The crisis in Ukraine has shaken Putin's strategic worldview. Russian foreign policy has always been built on the idea of clearly defined spheres of interest that protect the country's boundaries. But those boundaries are eroding: the Baltic countries are now part of nato and the E.U.; Georgians have cast off their own Soviet-era President. If Yushchenko becomes President and moves Ukraine toward the West, Putin will fume. But his options are limited, not least by Russia's business interests in the country.
As Yushchenko's revolution has grown over the past two weeks, figures close to Putin have warned that Ukraine is a rehearsal for the uprising the West would like to instigate in Russia four years from now, when Putin's second term ends. Kremlin strategist Gleb Pavlovsky warned last week that the West viewed Ukraine as a "testing ground" for tactics that would then be used against Russia. That's farfetched, yet Moscow may have reason to worry. A few hours before the Supreme Court's decision was announced, Ekho Moskvy, one of the Russian capital's most popular radio stations, conducted a phone poll: "Do you envy what is happening in Kiev?" Sixty-six percent of respondents said yes.

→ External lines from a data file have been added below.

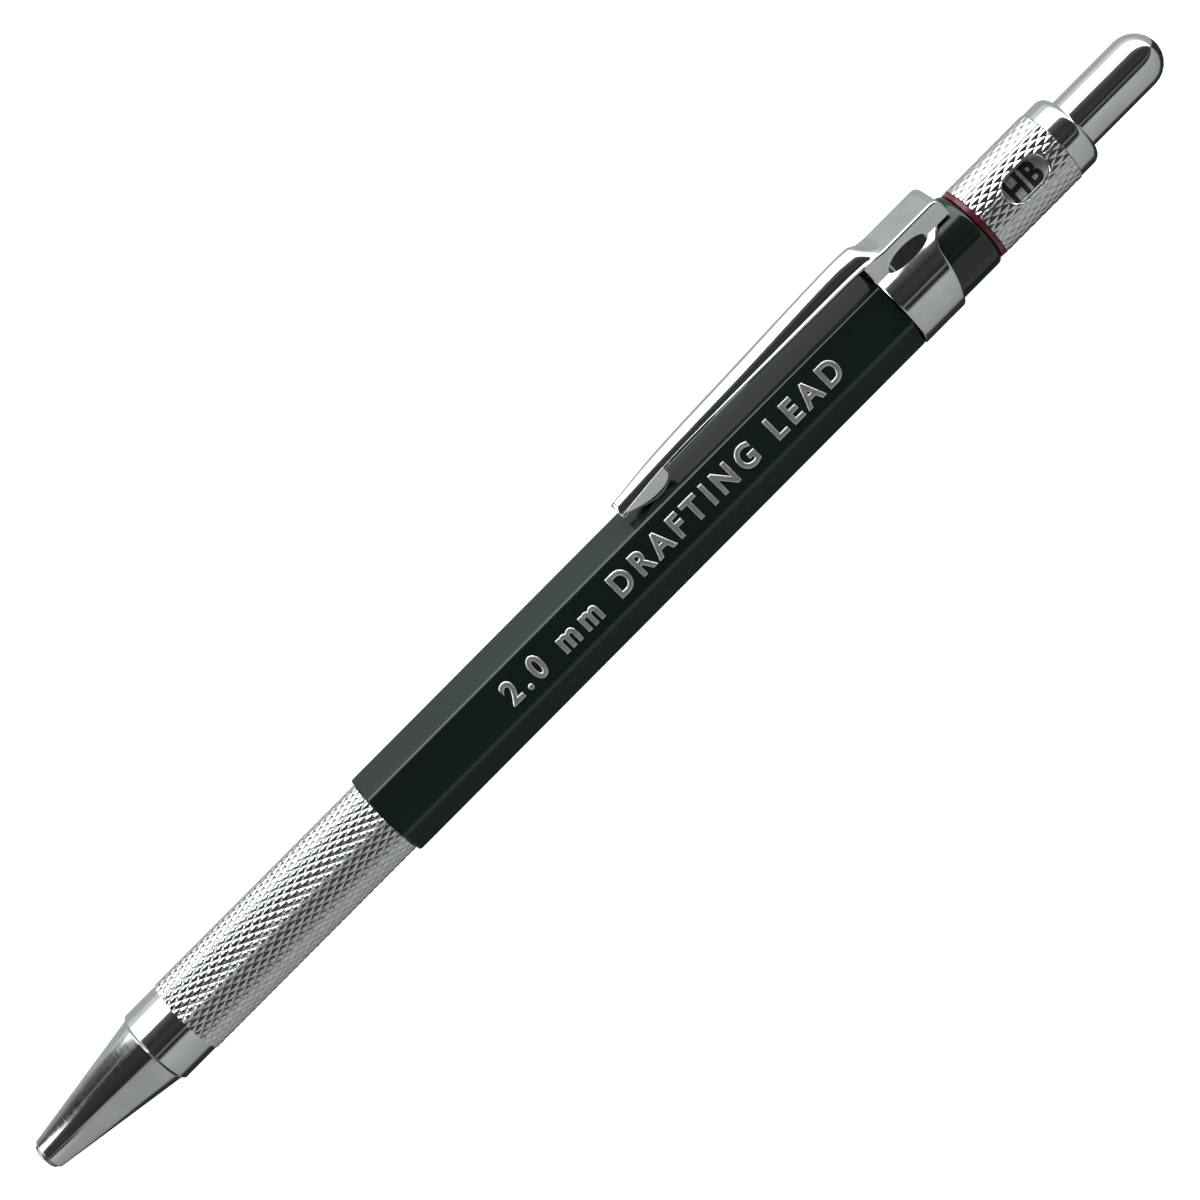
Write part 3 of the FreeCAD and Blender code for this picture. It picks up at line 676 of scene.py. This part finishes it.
def bridge(line, following):
    """Faces between two neighbouring lines of vertices."""
    for k in range(len(line) - 1):
        clip_shape.faces.new([line[k], line[k + 1], following[k + 1], following[k]])


crown_rows, left_walls, right_walls, bands = [], [], [], []
for x in arm_places + band_places + straight + bent:
    crown = crown_line(x)
    crown_rows.append([clip_vert(x, *place) for place in crown])
    if x < BAND_START - TINY:
        continue
    right = wall_line(x, crown[-1])
    right_walls.append([crown_rows[-1][-1]] + [clip_vert(x, *place) for place in right])
    left_walls.append([crown_rows[-1][0]] + [clip_vert(x, -side, height) for side, height in right])
    if x > BAND_END + TINY:
        continue
    begin = math.atan2(right[-1][0], right[-1][1])
    ring = []
    for k in range(1, BAND_STEPS):
        turn = begin + (math.tau - 2 * begin) * k / BAND_STEPS
        side, height = BAND_RADIUS * math.sin(turn), BAND_RADIUS * math.cos(turn)
        from_wall = min(turn - begin, math.tau - begin - turn)
        sweep = REAR_SWEEP * max(0, 1 - from_wall / SWEEP_TURN) ** 2
        rear = REAR_PLANE + REAR_SLANT * height + sweep
        share = (x - BAND_START) / (BAND_END - BAND_START)
        ring.append(clip_vert(BAND_START + (rear - BAND_START) * share, side, height))
    bands.append([right_walls[-1][-1]] + ring + [left_walls[-1][-1]])
for rows in (crown_rows, left_walls, right_walls, bands):
    for line, following in zip(rows, rows[1:]):
        bridge(line, following)
rear_edge = left_walls[-1][::-1] + crown_rows[-1][1:-1] + right_walls[-1]
clip_shape.faces.new(rear_edge)

# %% Fold the leaves down
LEAF_START, LEAF_END, LEAF_FOOT, LEAF_STEPS = ARM_START + 0.3, 85.6, 4.12, 5
LEAF_LEAN, LEAF_FULLNESS, LEAF_SPREAD = 1.35, 0.65, 0.04
for side_index in (0, -1):
    leaf_rows = []
    for x, row in zip(arm_places, crown_rows):
        if not LEAF_START <= x <= LEAF_END:
            continue
        part = (x - LEAF_START) / (LEAF_END - LEAF_START)
        drop = math.sin(math.pi * part**LEAF_LEAN) ** LEAF_FULLNESS if 0 < part < 1 else 0
        top = row[side_index]
        here = CLIP_TURN.inverted() @ top.co
        depth = (LEAF_FOOT - here.z) * drop
        leaf = [top]
        for step in range(1, LEAF_STEPS + 1):
            share = step / LEAF_STEPS
            leaf.append(clip_vert(x, here.y * (1 + LEAF_SPREAD * share), here.z + depth * share))
        leaf_rows.append(leaf)
    for line, following in zip(leaf_rows, leaf_rows[1:]):
        bridge(line, following)

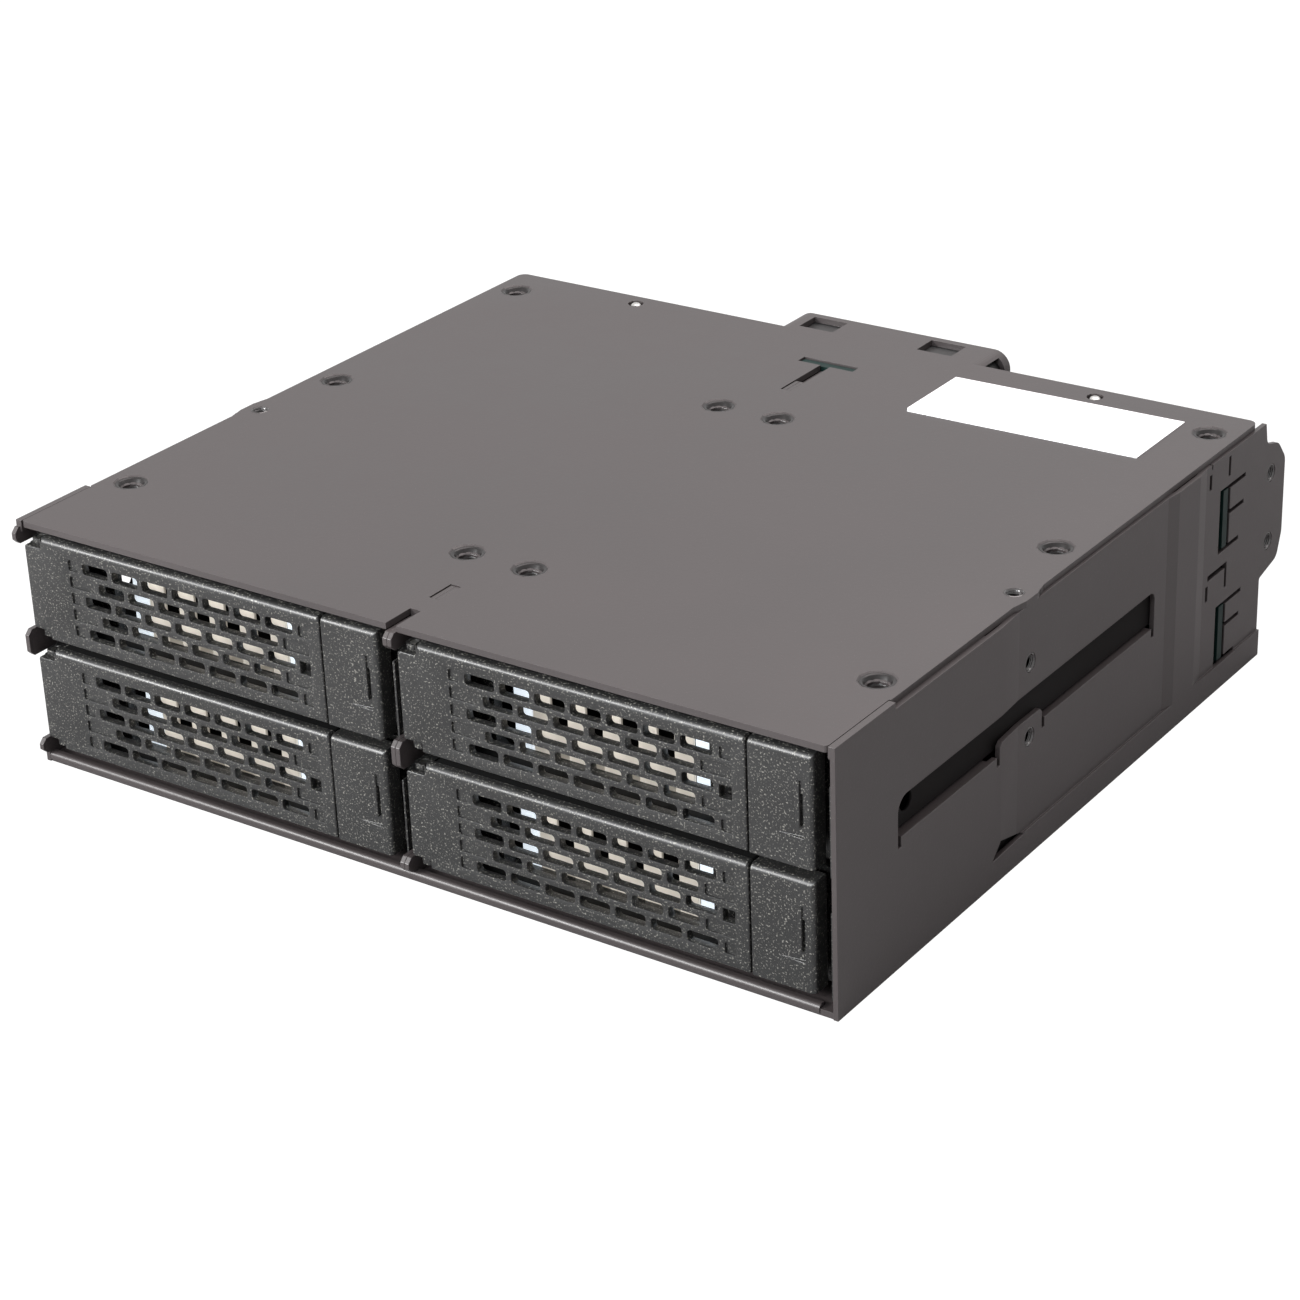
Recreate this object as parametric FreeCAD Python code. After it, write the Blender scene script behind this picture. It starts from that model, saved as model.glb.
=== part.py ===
import FreeCAD, Part
import math
import os

# Hot swap drive cage for one half-height 5.25 inch bay, with four drive trays, two wide and
# two high. Everything is laid out from the front plane of the tray doors (y = 0), with x = 0
# on the centre divider and z = 0 on the underside. The export step moves the origin under the
# middle of the cage. Lengths are millimetres.

os.makedirs("parts", exist_ok=True)
V = FreeCAD.Vector

# Cage envelope
cage_width = 146.0
cage_height = 41.3
ear_depth = 137.4
ear_behind_cover = 9.9
ear_low_z = 13.5
ear_reach = 7.8
ear_drop = 5.9
tab_reach = 1.2
wall_sheet = 0.8
cover_sheet = 1.0
flange_width = 8.7
recess_depth = 0.4
recess_ahead = 8.9
rib_ahead = 19.5
recess_slope = 5.5
recess_floor_z = 4.5
rib_crest = 7.0
rib_slope = 3.0

# Mounting holes of the 5.25 inch bay
bay_hole_radius = 1.5
bay_hole_pitch_y = 79.25
bay_hole_pitch_z = 11.84
bay_hole_back = 84.5
bay_hole_drop = 10.3
top_hole_inset = 3.15
top_hole_radius = 1.5
top_ear_half_length = 3.6
shoulder_width = 1.1
shoulder_depth = 15.2

# Window and ledges in the bay walls
window_front = 15.7
window_rear_gap = 3.6
window_height = 6.1
ledge_width = 5.6
hole_tab_ahead = 9.3
hole_tab_behind = 3.7
ledge_front_gap = 2.4
ledge_rear_gap = 1.0
hole_tab_rise = 1.9
relief_width = 0.8
relief_drop = 1.5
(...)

Back in Independence Square, Yushchenko's supporters know their victory isn't locked in and they're staying put until it is. "Yushchenko told the people in the Square today that they will have to stand fast," says an activist named Mikhail. "Nobody is going to disband the tent city yet. It will keep serving its purpose until Yushchenko is confirmed President, fair and square."